Upon her graduation, she obtained a passport and at the age of seventeen moved to the United States to study music at several institutions, including the Los Angeles Conservatory of Music, California State Polytechnic University, Pomona, and the University of Southern California (USC). Her father, who was a produce buyer, came with her and would take her to Dycer Airport in Los Angeles to practice driving a car. Cheung was fascinated with the airplanes and wanted to learn to fly. After three years of studying piano at USC, she quit school and married her father's business partner, George Young, keeping her own name, but Americanizing it to Katherine Cheung. By 1931, she had two daughters, Doris and Dorothy and was determined to take up flying. In a letter from a friend back in China, she was informed that Chinese flying schools would not allow women to enroll, which was not unusual; in the United States at that time only 1% of licensed pilots were women.

== Aviation training ==
In 1931, Cheung enrolled in aviation classes, taking flying lessons with the Chinese Aeronautical Association in Los Angeles with flight instructor Bert Ekstein. On 30 March 1932 she received her private pilot's license and made plans to return within a few weeks to China. She was widely reported as the first Chinese woman to earn a license in the United States, or having earned a commercial license, while other papers acknowledged that she was one of two Chinese women pilots. After attaining her license, she continued to study, often with military pilots to learn aerobatics, aircraft structures, international routing, navigation and other aviation skills.

Almost as soon as she was licensed, Cheung performed at fairs and air shows along the California coast, performing barrel rolls, inverted flying, loops and other aerobatic tricks. Her performances were thrilling to the Chinese American community and they took up a collection to get her a plane to use. Anna May Wong and other ethnic Chinese spent $2,000 to secure a 125-horsepower Fleet biplane for Cheung. She competed in several racing events, like the Los Angeles Women's Championship (1935) and Chatterton Air Race (1936).

In 1935 Cheung joined the Ninety Nines club for women pilots, an association founded by Amelia Earhart. That same year, she obtained her international flight license, allowing her to participate in commercial flying, and it was claimed that she was the first commercial Chinese woman pilot. In 1936, Cheung became a United States citizen, but still harbored dreams of returning to China to work for the Chinese government and teach aviation. She believed that the possibilities for developing air services were boundless and recognized the potential of air service to areas which did not have adequate infrastructure to meet transportation needs.

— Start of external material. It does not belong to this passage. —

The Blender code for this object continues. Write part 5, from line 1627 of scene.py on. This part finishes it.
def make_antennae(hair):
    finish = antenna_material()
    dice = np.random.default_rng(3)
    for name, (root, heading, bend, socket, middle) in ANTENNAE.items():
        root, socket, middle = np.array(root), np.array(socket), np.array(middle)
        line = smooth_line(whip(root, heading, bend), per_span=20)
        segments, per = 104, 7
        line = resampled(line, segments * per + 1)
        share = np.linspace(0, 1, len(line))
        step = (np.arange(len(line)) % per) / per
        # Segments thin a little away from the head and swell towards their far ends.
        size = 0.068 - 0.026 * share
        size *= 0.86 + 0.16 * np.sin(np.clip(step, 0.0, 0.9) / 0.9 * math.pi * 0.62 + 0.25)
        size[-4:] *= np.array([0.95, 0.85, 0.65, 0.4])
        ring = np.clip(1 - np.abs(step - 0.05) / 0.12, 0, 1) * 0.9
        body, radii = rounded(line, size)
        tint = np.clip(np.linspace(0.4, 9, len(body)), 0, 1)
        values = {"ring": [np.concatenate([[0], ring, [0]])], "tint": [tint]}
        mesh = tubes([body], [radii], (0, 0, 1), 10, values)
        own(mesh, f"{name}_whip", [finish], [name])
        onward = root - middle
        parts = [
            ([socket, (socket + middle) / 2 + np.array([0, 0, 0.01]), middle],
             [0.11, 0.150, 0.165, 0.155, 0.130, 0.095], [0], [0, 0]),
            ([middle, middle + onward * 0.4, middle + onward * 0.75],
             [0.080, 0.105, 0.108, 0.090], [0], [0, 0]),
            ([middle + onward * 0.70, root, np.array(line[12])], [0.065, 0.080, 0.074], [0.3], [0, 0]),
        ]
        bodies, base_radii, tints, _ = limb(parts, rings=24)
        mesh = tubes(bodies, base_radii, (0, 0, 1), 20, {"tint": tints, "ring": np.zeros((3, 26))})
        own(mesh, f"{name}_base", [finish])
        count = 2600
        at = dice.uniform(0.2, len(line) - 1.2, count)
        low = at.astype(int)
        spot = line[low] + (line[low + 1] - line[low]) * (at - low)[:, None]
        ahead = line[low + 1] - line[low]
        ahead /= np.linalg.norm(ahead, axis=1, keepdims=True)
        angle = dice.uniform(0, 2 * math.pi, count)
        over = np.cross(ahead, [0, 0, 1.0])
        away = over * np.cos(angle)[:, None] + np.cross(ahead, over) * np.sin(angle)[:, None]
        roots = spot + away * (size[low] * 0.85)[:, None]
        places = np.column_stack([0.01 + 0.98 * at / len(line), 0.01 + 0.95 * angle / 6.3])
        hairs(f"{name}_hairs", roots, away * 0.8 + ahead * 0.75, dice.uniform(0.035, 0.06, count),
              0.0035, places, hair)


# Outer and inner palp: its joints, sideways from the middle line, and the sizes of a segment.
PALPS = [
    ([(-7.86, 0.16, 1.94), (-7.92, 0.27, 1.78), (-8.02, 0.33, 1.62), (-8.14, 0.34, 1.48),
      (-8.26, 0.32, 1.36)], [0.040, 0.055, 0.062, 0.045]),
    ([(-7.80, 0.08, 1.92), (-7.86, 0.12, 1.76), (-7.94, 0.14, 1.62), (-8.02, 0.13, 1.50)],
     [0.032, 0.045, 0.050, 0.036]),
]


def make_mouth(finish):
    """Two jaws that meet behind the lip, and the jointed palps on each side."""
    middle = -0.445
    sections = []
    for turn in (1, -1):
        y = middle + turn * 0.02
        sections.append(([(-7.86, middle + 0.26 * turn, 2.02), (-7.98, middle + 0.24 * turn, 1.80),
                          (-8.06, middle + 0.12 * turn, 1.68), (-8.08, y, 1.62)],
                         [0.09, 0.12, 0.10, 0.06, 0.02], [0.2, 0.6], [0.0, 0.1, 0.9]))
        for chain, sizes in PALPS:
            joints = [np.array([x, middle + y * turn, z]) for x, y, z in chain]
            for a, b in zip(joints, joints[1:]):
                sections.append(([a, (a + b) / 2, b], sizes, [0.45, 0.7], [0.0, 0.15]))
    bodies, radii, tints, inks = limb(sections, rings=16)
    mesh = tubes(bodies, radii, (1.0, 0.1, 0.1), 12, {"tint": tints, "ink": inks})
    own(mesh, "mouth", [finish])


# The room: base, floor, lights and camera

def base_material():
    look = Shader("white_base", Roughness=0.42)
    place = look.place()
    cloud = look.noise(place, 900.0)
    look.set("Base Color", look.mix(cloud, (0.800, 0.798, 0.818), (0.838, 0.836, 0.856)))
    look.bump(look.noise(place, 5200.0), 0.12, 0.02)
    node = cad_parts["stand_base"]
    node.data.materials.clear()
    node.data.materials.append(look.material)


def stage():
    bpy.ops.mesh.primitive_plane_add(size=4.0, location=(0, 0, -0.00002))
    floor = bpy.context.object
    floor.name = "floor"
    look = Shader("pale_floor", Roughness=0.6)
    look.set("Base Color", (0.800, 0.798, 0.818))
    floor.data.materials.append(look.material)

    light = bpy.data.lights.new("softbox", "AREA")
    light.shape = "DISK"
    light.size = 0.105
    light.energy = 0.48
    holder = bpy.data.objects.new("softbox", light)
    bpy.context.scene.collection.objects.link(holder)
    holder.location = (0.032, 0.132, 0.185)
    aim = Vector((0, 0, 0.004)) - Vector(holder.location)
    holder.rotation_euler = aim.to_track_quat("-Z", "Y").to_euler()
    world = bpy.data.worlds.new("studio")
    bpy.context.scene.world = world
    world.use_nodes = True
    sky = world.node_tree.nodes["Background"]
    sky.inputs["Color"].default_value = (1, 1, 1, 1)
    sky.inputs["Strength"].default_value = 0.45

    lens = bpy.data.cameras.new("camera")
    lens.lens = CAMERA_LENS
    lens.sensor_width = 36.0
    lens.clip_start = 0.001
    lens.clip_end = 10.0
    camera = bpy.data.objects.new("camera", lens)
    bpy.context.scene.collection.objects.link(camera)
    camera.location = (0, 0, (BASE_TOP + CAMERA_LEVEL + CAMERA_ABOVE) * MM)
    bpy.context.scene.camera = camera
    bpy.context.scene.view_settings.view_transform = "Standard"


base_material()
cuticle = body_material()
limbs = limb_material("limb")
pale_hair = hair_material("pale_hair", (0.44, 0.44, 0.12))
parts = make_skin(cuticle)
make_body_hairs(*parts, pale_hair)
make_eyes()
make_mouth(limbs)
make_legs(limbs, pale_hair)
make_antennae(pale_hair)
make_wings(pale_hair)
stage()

Following the Japanese invasion of China in 1937, Cheung decided to return to China and open a flying school. She toured Chinese American communities and raised money for the venture, securing $7,000. She purchased a Ryan ST-A, but her cousin was killed while testing the plane. Cheung's father, worried about Katherine's safety, made her promise to give up flying. While she continued for a few years, the loss of her friend Earhart, her cousin, and her father, coupled with her brother's death in China in 1942, finally convinced her to give up flying, as she was then the sole support for her mother.

During World War II, she became a flight instructor in the United States and when the war ended, she bought a flower shop, which she operated until her retirement in 1970. In 1989, Cheung, one of her daughters and a son-in-law returned to China to visit Enping. Their vacation brought much media attention, as she was feted by various associations, the local government, and the aviation industry. Until the 1990s, she lived in Chinatown, before relocating to Thousand Oaks, California, where she would remain until her death. On 4 March 2001, Lan Hua Jun, the Chinese Consul General of Los Angeles, presented Cheung with a medal on behalf of the Chinese government for her contributions as an aviation pioneer. The ceremony was held in conjunction with her induction into the International Women in Aviation's Pioneer Hall of Fame.

==Death and legacy==
Cheung died at age 98 on 2 September 2003 and was buried at Forest Lawn Memorial Park in Hollywood Hills. She has been recognized with a display at the Aviation Museum in Enping and the Beijing Air Force Aviation Museum in China. Cheung has been recognized by the Smithsonian's National Air and Space Museum as the "First Asian American Aviatrix" and Flight Path Walk of Fame in Los Angeles has honored her with a bronze plaque bearing her name. In addition to other awards and recognition, she was the subject of a 2016 documentary entitled Aviatrix: The Katherine Sui Fun Cheung Story. In 2017, Cheung was honored with a new statue in her home village in Enping, China. She was also featured in a six-minute documentary segment for Chinese TV in 2019. In 2021, students from the University of California Jovrnalism program created a VR 360 video documentary about Cheung, along with launching a dedicated webpage that shares her story in detail. In 2022, the New York based Museum of Chinese in America, added a Cheung collection to their archives. The collection includes donated family scrapbooks and digital assets.